Transition to Kindergarten Parent Guides: What If My Child Has a Disability? (page 2)
A kindergarten class should support ALL children.
- For children with special needs, there is a federal law called the “Individuals with Disabilities Education Improvement Act” (IDEA).
- There is also a Michigan law called “Michigan Administrative Rules for Special Education.”
- Each of these laws is about the rights of children with special needs and their families.
- For more information on IDEA, please visit the following website: http://www.ed.gov/about/offices/list/osers/osep/index.html.
IDEA says that all children with special needs should be included in regular classes as much as possible. For more information on including all children in the classroom, please visit the following website: http://www.nichcy.org/Trainpkg/traintxt/8txt.htm.

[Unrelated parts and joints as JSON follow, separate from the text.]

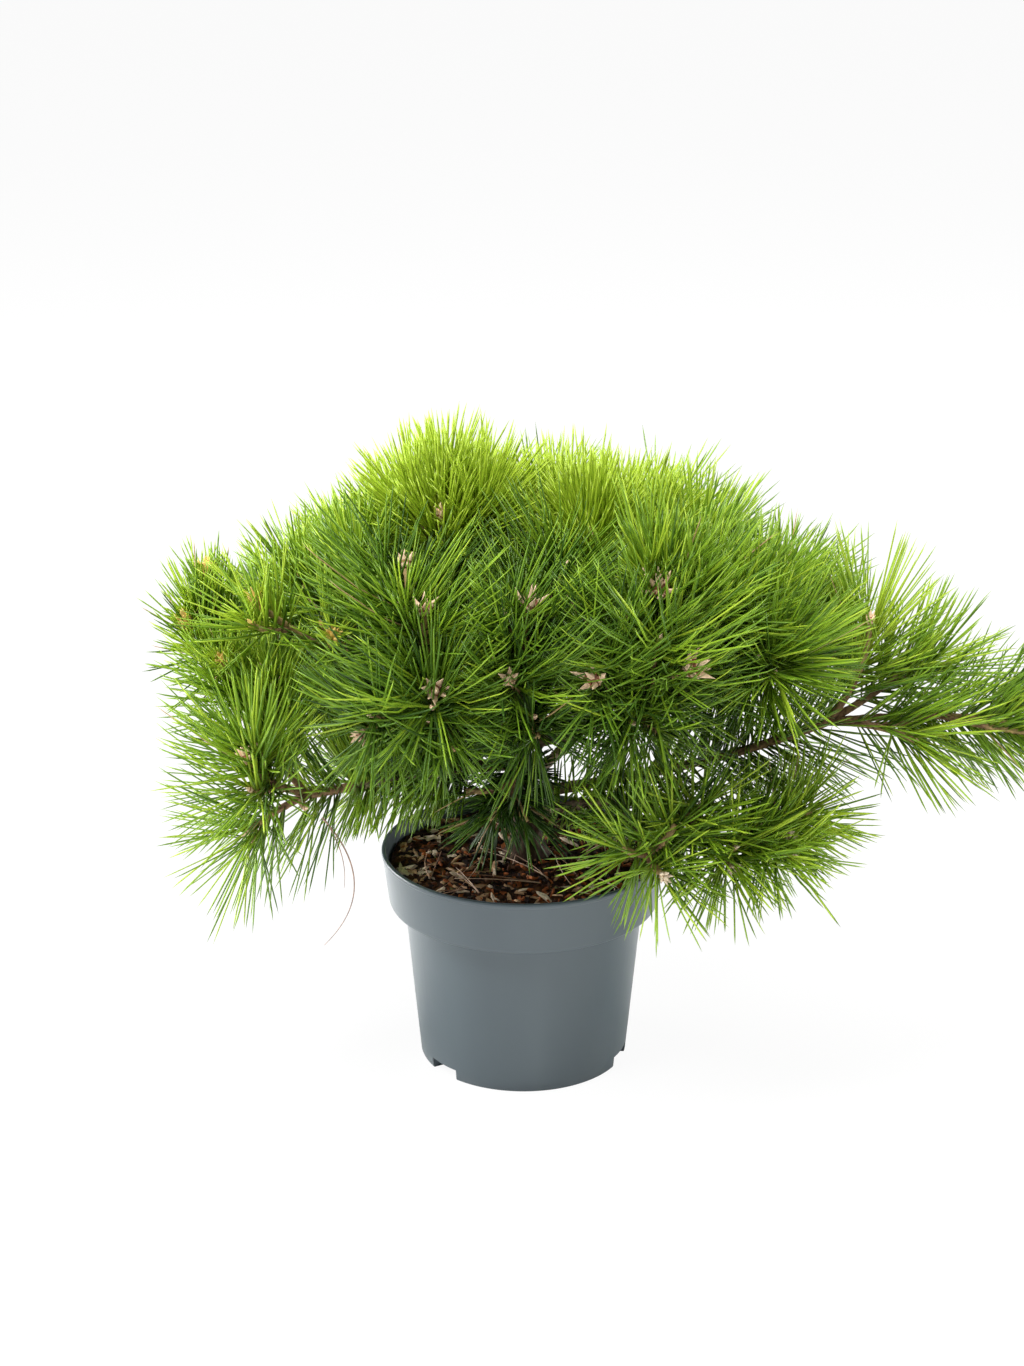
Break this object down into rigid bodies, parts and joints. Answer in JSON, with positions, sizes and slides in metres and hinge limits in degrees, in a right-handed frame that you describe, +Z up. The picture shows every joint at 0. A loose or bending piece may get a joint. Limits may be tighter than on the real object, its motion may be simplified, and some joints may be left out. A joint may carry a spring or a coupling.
{
  "type": "potted dwarf red pine",
  "caption": "Low, spreading dwarf red pine with long needles, in a round plastic nursery pot with a wide collar at its rim.",
  "frame": {"origin": "centre of the flat underside of the pot", "axes": "+Z up; +X to the right seen from the front, along the longest bough; -Y towards the front"},
  "size_m": [0.5946, 0.3935, 0.4188],
  "materials": {
    "pot": "smooth moulded grey-blue plastic, slightly glossy",
    "soil": "moist dark compost with bark chips and fallen needles",
    "bark": "rough grey-brown bark with needle scars",
    "needles": "fresh green needles with a soft sheen"
  },
  "bodies": {
    "root": {"pot": "pot", "soil": "soil", "trunk": "bark", "bough_low_right": "bark", "bough_right": "bark", "bough_low_back_right": "bark", "bough_low_back_left": "bark", "bough_low_left": "bark", "bough_far_left": "bark", "bough_shoulder": "bark", "bough_front": "bark", "bough_back": "bark", "bough_top_left": "bark", "bough_low_inner": "bark", "bough_upper_left": "bark", "bough_back_far_left": "bark", "bough_front_left": "bark", "bough_front_right": "bark", "bough_top_right": "bark", "bough_right_crown": "bark", "bough_right_back": "bark", "bough_back_left": "bark", "bough_back_right": "bark", "bough_skirt": "bark", "foliage_low_left": "needles", "foliage_far_left": "needles", "foliage_upper_left": "needles", "foliage_front_left": "needles", "foliage_front": "needles", "foliage_front_right": "needles", "foliage_right_crown": "needles", "foliage_top_left": "needles", "foliage_top_right": "needles", "foliage_shoulder": "needles", "foliage_right_arm": "needles", "foliage_low_right": "needles", "foliage_low_inner": "needles", "foliage_back_far_left": "needles", "foliage_back_left": "needles", "foliage_back": "needles", "foliage_back_right": "needles", "foliage_right_back": "needles", "foliage_low_back_left": "needles", "foliage_low_back_right": "needles", "foliage_skirt": "needles"}
  },
  "joints": []
}
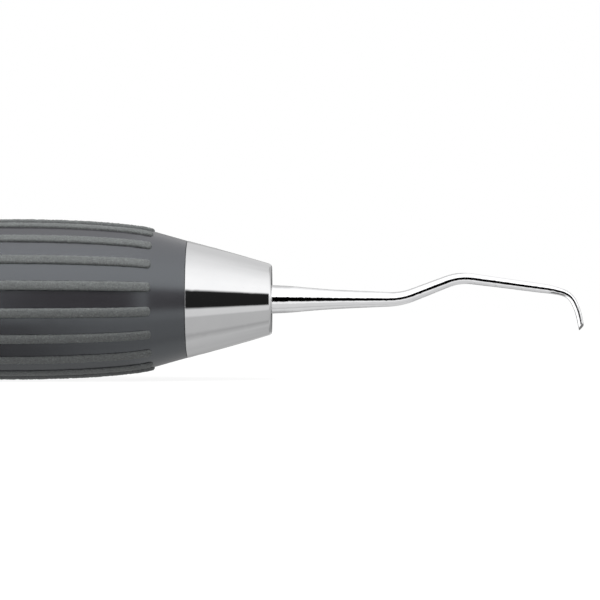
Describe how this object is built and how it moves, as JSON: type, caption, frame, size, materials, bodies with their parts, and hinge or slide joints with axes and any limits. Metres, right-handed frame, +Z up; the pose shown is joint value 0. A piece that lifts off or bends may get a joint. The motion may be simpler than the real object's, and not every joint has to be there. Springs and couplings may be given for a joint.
{
  "type": "hand scaler",
  "caption": "Double-ended dental hoe scaler with two large ribbed grips on a hollow handle, polished nose cones, angled shanks and small hooked blades.",
  "frame": {"origin": "middle of the handle, on its axis", "axes": "+X along the handle to the front working end, +Z up with both blades hooked towards -Z"},
  "size_m": [0.1698, 0.0124, 0.0126],
  "materials": {
    "satin_steel": "fine satin stainless steel",
    "polished_steel": "mirror-polished stainless steel",
    "grip_body": "smooth satin moulding, dark grey",
    "grip_rib": "fine spark-eroded texture, mid grey",
    "insert_steel": "turned and threaded",
    "seal_rubber": "black elastomer"
  },
  "bodies": {
    "root": {"core_tube": "satin_steel", "centre_barrel": "satin_steel", "front_grip_shell": "grip_body", "front_grip_ribs": "grip_rib", "front_nose_cone": "polished_steel", "front_working_end": "polished_steel", "front_thread_insert": "insert_steel", "front_seal_ring": "seal_rubber", "rear_grip_shell": "grip_body", "rear_grip_ribs": "grip_rib", "rear_nose_cone": "polished_steel", "rear_working_end": "polished_steel", "rear_thread_insert": "insert_steel", "rear_seal_ring": "seal_rubber"}
  },
  "joints": []
}
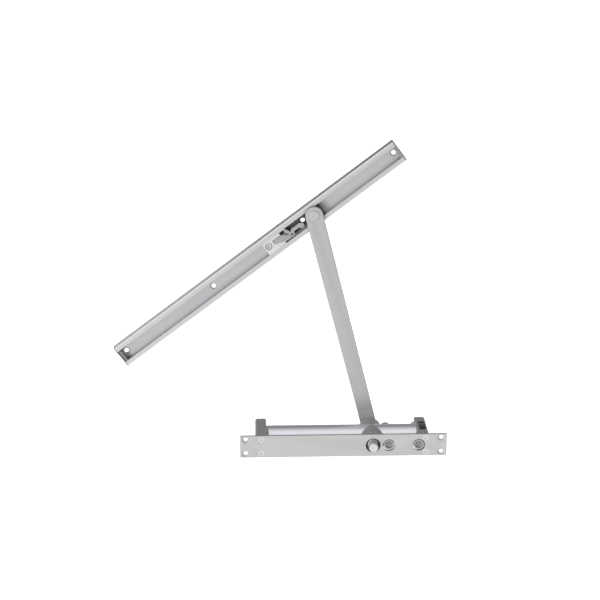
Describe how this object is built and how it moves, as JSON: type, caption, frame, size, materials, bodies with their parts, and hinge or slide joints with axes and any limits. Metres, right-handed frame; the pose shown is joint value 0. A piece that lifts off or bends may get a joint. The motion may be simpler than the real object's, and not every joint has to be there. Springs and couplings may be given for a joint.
{
  "type": "concealed door closer",
  "caption": "Concealed door closer: a hydraulic cylinder behind a narrow faceplate, a cranked arm on its pinion, and a slide channel with a hold-open catch.",
  "frame": {"origin": "middle of the faceplate's back face, which seats on the door edge and is also the middle of its four corner screw holes", "axes": "+X along the faceplate towards the spindle end, +Y across the faceplate towards the side the arm swings out on, +Z out of the faceplate along the pinion axis"},
  "size_m": [0.4193, 0.3867, 0.1],
  "materials": {
    "plate_silver": "satin silver coat",
    "cast_body": "satin silver coat over the casting",
    "steel": "bright zinc",
    "hard_steel": "ground",
    "arm_silver": "satin silver coat",
    "rail_aluminium": "silver anodised",
    "black_plastic": "matt",
    "cap_plastic": "matt",
    "seal_rubber": "matt",
    "bronze": "turned",
    "iron": "machined"
  },
  "bodies": {
    "closer_body": {"faceplate": "plate_silver", "faceplate_screws": "steel", "closer_housing": "cast_body", "left_bracket": "cast_body", "left_bracket_seal": "seal_rubber", "adjuster_seal": "seal_rubber", "bearing_front": "bronze", "bearing_rear": "bronze", "bearing_cap_front": "steel", "bearing_cap_rear": "steel", "shaft_seal_front": "seal_rubber", "shaft_seal_rear": "seal_rubber", "closing_valve_plug": "steel", "latching_valve_plug": "steel", "rear_valve_plugs": "steel"},
    "arm_body": {"pinion": "steel", "arm": "arm_silver", "arm_washer": "steel", "arm_screw": "steel", "slide_rivet": "steel", "pivot_spacer": "steel"},
    "piston_body": {"piston": "iron", "piston_seal": "black_plastic", "check_valve_seat": "steel", "main_spring": "hard_steel"},
    "check_ball_body": {"check_ball": "hard_steel"},
    "adjuster_body": {"spring_adjuster": "steel", "adjuster_clip": "hard_steel"},
    "seat_body": {"spring_seat": "steel"},
    "closing_needle_body": {"closing_needle": "steel"},
    "latching_needle_body": {"latching_needle": "steel"},
    "block_body": {"slide_block": "black_plastic", "block_bush": "bronze"},
    "rail_body": {"guide_rail": "rail_aluminium", "rail_end_cap_left": "cap_plastic", "rail_end_cap_right": "cap_plastic", "hold_open_base": "black_plastic", "hold_open_block": "steel", "hold_open_spring": "hard_steel"},
    "hold_screw_body": {"hold_open_screw": "steel"},
    "catch_body": {"hold_open_catch": "steel"}
  },
  "joints": [
    {"name": "arm_swing", "type": "hinge", "parent": "closer_body", "child": "arm_body", "pos_m": [0.0372, 0, 0], "axis": [0, 0, 1], "range_deg": [-55, 75.5]},
    {"name": "piston_travel", "type": "slide", "parent": "closer_body", "child": "piston_body", "axis": [1, 0, 0], "range_m": [-0.0073, 0.01], "deforming": ["main_spring"]},
    {"name": "check_ball_lift", "type": "slide", "parent": "piston_body", "child": "check_ball_body", "axis": [1, 0, 0], "range_m": [0, 0.0008]},
    {"name": "adjuster_turn", "type": "hinge", "parent": "closer_body", "child": "adjuster_body", "pos_m": [-0.1, 0, -0.0295], "axis": [1, 0, 0], "range_deg": [0, 2880]},
    {"name": "seat_travel", "type": "slide", "parent": "closer_body", "child": "seat_body", "axis": [1, 0, 0], "range_m": [0, 0.0101], "deforming": ["main_spring"]},
    {"name": "closing_needle_turn", "type": "hinge", "parent": "closer_body", "child": "closing_needle_body", "pos_m": [0.0573, 0, 0], "axis": [0, 0, 1], "range_deg": [-180, 180]},
    {"name": "latching_needle_turn", "type": "hinge", "parent": "closer_body", "child": "latching_needle_body", "pos_m": [0.0948, 0, 0], "axis": [0, 0, 1], "range_deg": [-180, 180]},
    {"name": "slide_pivot", "type": "hinge", "parent": "arm_body", "child": "block_body", "pos_m": [-0.03516, 0.27979, 0], "axis": [0, 0, 1], "range_deg": [-113, 60]},
    {"name": "rail_slide", "type": "slide", "parent": "block_body", "child": "rail_body", "axis": [0.7955, 0.606, 0], "range_m": [-0.1137, 0.0079]},
    {"name": "hold_screw_turn", "type": "hinge", "parent": "rail_body", "child": "hold_screw_body", "pos_m": [-0.09129, 0.23854, 0.003], "axis": [0, 0, 1], "range_deg": [-180, 180]},
    {"name": "catch_tilt", "type": "hinge", "parent": "rail_body", "child": "catch_body", "pos_m": [-0.06221, 0.25416, 0.003], "axis": [0, 0, 1], "range_deg": [0, 7], "stiffness_Nm_per_rad": 0.2, "springref_deg": -5.73, "deforming": ["hold_open_spring"]}
  ],
  "couplings": [
    {"joint": "piston_travel", "follows": "arm_swing", "m_per_rad": 0.0075},
    {"joint": "seat_travel", "follows": "adjuster_turn", "m_per_rad": 0.00019894}
  ]
}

- School districts are required to teach children with special needs in regular classes whenever possible. Sometimes supports and services are needed for this to happen.
- When ALL children learn together, they ALL benefit.
- A child with a special need may not need to work at the same grade level as the other children. He/she may not need to behave like the other children in class either.
All services, supports, and goals for a child receiving special education services are developed by the Individualized Education Program (IEP) team.
- IDEA requires that the IEP tell what supports, programs and services are provided to the child.
- The IEP will also include the amount of time the child will spend in the regular class.
- Parents are members of the IEP team.
During spring before your child’s kindergarten school year, you begin to get ready.
- A team should be created that includes parents and all the adults and teachers who are in your child’s life.
- The team should focus on the strengths and needs of your child.
- The team should set goals and timelines for each service and support.
Other questions you may have:
- Does the staff need any training to work with your child?
- What is the rule on parent visits?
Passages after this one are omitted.